I am attempting to scrape this particular page that is coded in ASP.NET and contains 7 dynamic combo drop down boxes using PhantomJS v1.9.8.
The JavaScript code I am using is as follows:
var page = require('webpage').create();
console.log('Current user agent: ' + page.settings.userAgent);
page.settings.userAgent = 'Mozilla/5.0 (Windows; U; Windows NT 6.1; en-US) AppleWebKit/533.2 (KHTML, like Gecko) Chrome/5.0.342.3 Safari/533.2';
page.open('http://www.etcfinance.com.hk/online_appraise.aspx', function(status) {
page.injectJs("https://code.jquery.com/jquery-latest.js", function() {
page.evaluate(function() {
$("#ddlArea").val('香港');
__doPostBack('ddlArea', '');
setTimeout(function() {
console.log('Zone: ' + $('#ddlZone').val());
}, 1000);
});
phantom.exit();
});
});
The output stalls at :
Current user agent: Mozilla/5.0 (Macintosh; PPC Mac OS X) AppleWebKit/534.34 (KHTML, like Gecko) PhantomJS/1.9.8 Safari/534.34
and does not proceed further. How can I effectively select desired values for all of those combo dropdown boxes?
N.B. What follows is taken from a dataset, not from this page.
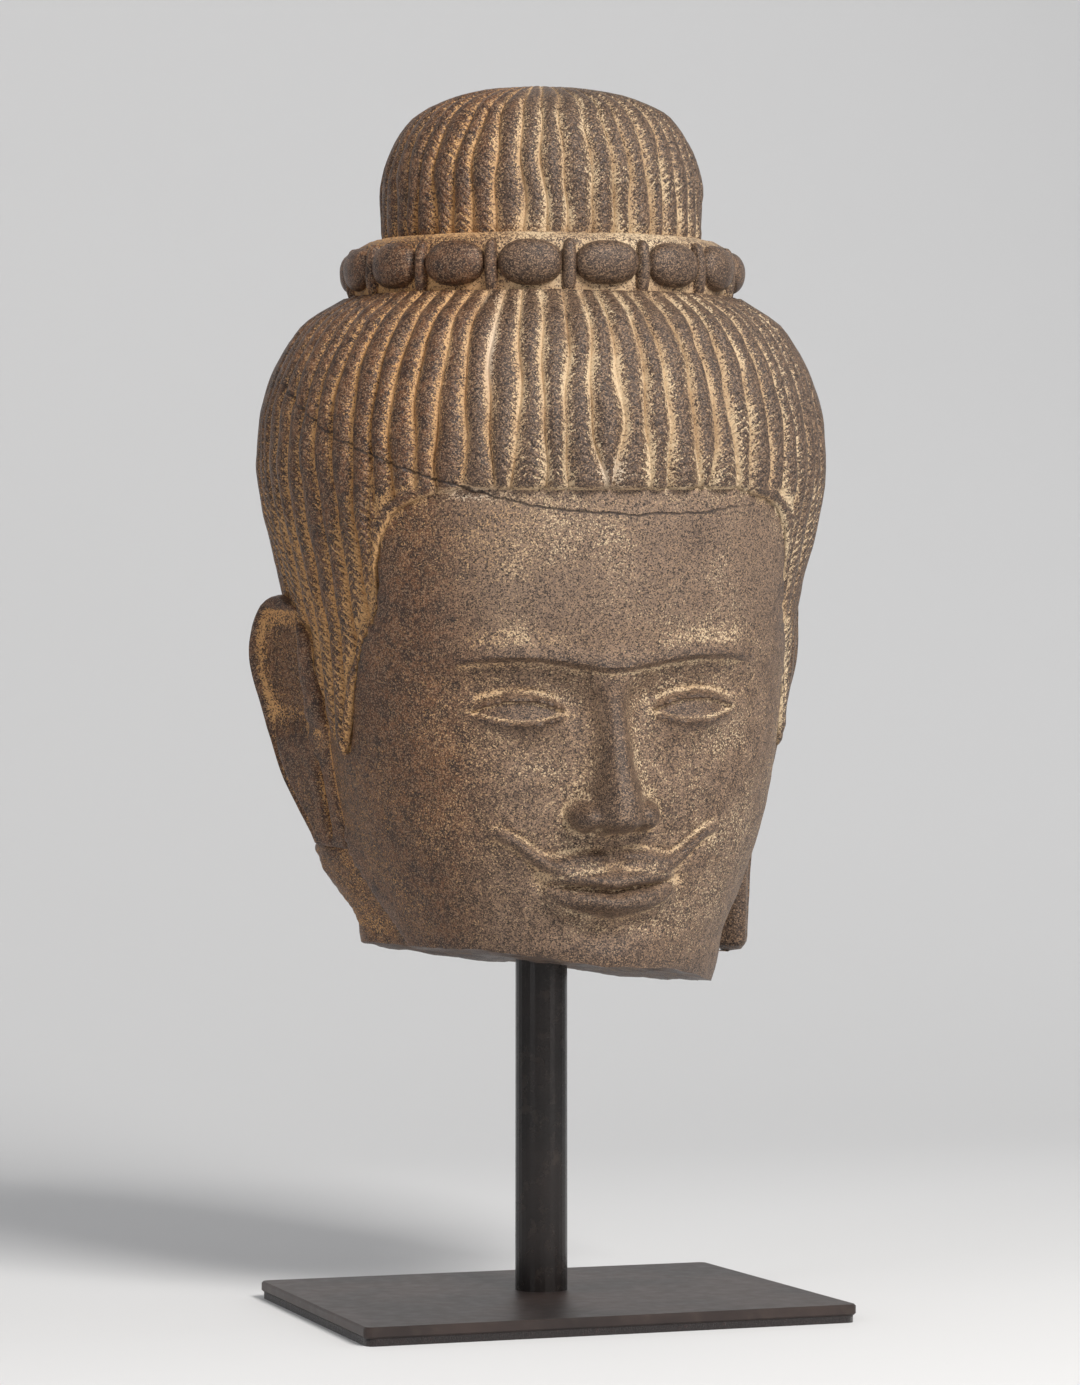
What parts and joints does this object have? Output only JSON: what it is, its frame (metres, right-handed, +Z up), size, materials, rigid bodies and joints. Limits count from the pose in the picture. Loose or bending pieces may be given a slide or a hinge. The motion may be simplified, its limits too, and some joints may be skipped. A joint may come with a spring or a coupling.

The relevant part of the HTML structure looks like this:
<table width="460" bgcolor="#E0F3FF" border="0" cellpadding="3" cellspacing="0" class="content">
<tbody><tr height="20"><td></td></tr>
<tr class="insidecontent">
<td style="Padding-Left:20px;Padding-Right:20px;">
<div align="left"> Region : </div>
</td>
<td valign="top">
<select name="ddlArea" onchange="javascript:setTimeout('__doPostBack(\'ddlArea\',\'\')', 0)" id="ddlArea" class="textbox" style="width:29em">
<option selected="selected" value="">Select Region</option>
<option value="Hong Kong">Hong Kong</option>
<option value="Kowloon">Kowloon</option>
<option value="New Territories/Outlying Islands">New Territories/Outlying Islands</option>
</select>
</td>
</tr>
... (remaining HTML structure) ...
Note: The above HTML code may contain errors.
Additionally, the reason for opting to use page.injectJS
over page.includeJS
is due to the latter triggering the following error:
Unsafe JavaScript attempt to access frame with URL about:blank from frame with URL file://parse.js. Domains, protocols, and ports must match.